I wanted to make a thousand paper cranes like in the book “Sadako and the Thousand Paper Cranes.” I got to nine hundred something before I got bored.

These days I count on my fingers and whisper multiplication tables under my breath when I’m calculating. I use calculators for simple whole-number addition, just to be safe. Every time I write financial articles at my job it takes like three colleagues to triple-check them. Whenever I’m called out on my total mathematic ineptitude, I blame Montessori and I say something like, “maybe I should go to an adult learning center,” something that sounds mature and positive that I know I’ll never do.

I think about one of those times back in third grade when I got banished to the black hall bench. The other class teacher came into the hall probably because my crying was disturbing her class. Her name was Mrs. Woolston. She had a foreign accent but I can’t remember from where. I remember her as tall and white-haired, with old-fashioned dresses and a reputation for being very strict, but I always saw her as one of the smart nanny figures from my fantasy stories, or one of the great and powerful witches from the Madeleine L’Engle books I read and rubbed raw on the playground in the hopes that they would let me inside them.

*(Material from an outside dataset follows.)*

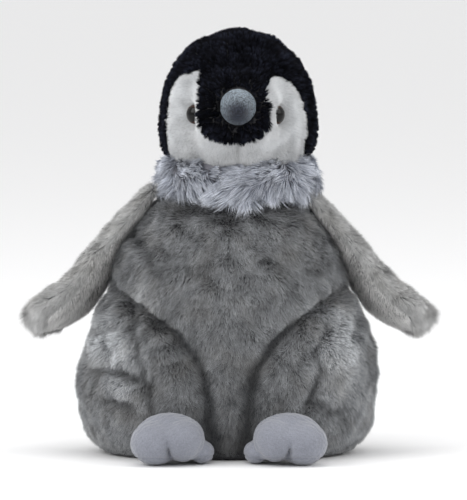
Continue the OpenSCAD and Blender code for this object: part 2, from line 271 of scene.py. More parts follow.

I remember Mrs. Woolston asking me what had happened and me explaining I was in trouble because I hated math. And she must have told me to buck up, or something, because everybody has to do things they don’t want to do sometimes.

I remember telling her, “I wish you were my teacher.”

I can’t remember if she sat beside me or stood over me. In my memory she is so big, and she sounded kind when she told me, “No, you don’t want me for your teacher. I’m much stricter than your teacher and I’d never let you get away with this kind of thing.”

And I sighed and through my tears I insisted, “I wish you were my teacher. Can you please become my teacher.”

She said no and told me to calm down and go back to my classroom and I did. I feel weirdly emotional remembering that time.